In 1964, segregationist senators held up Senate business for fifty-seven days, filibustering against the Civil Rights Act. The filibuster revealed to America the mindset of the obstructionists and paved the way for successful actual cloture and passage of the act. The civil rights filibuster educated people about historic struggle and landmark legislation.

What is the reluctance of the Democratic majority to call the bluff of Republicans and force them to follow through on threatened filibusters? Tomasky suggests time-wasting and “polarization.” But it is also cowardice, ineptness, and laziness.

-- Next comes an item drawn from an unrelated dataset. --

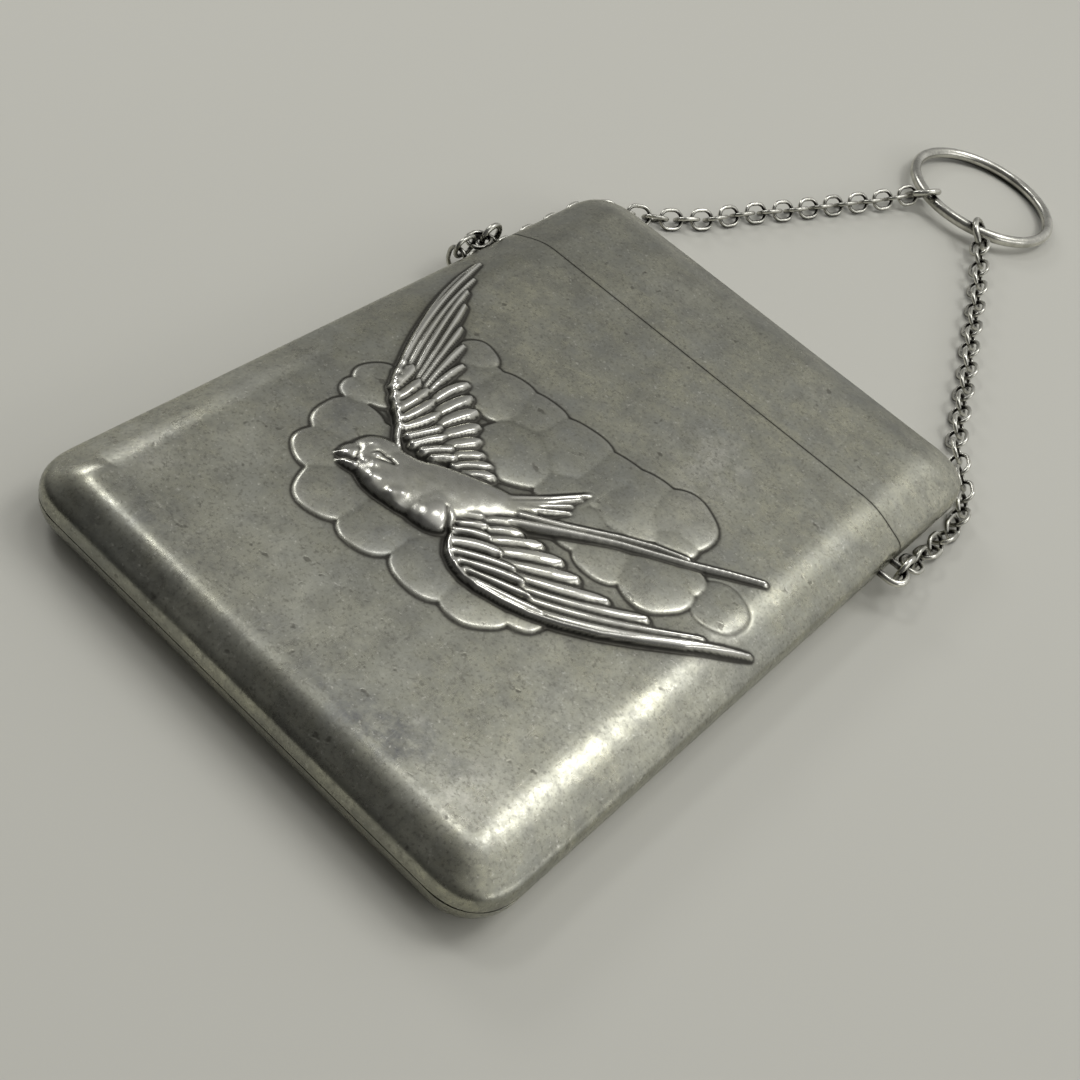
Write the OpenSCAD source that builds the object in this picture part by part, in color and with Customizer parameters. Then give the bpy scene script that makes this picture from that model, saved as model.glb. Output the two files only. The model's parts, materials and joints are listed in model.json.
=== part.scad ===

Rounding up cloture votes to forestall a filibuster is not the same as actually tackling a filibuster. It is “filibuster lite” and the cloture vote becomes a virtual vote, empowering the minority rather than overwhelming it. As a result, Congress becomes ever more opaque and Americans ever more suspicious of the legislative process, deeply endangering what is left of democratic government.

Peter d’Errico
Leverett, Massachusetts

Michael Tomasky replies:

Mr. D’Errico makes a worthwhile argument, one that has been much debated in Washington over the past two years. He might be right that had Democrats forced Republicans to mount full-blown filibusters, the Republicans would have been exposed to public rebuke or ridicule, at least in some instances. However, once an actual filibuster is undertaken, the fight becomes largely a public relations one, in which the side with the cannier talking points and better party unity would usually be more likely to prevail. Counting on the Democrats to outdo the Republicans in those departments seems a tenuous hope.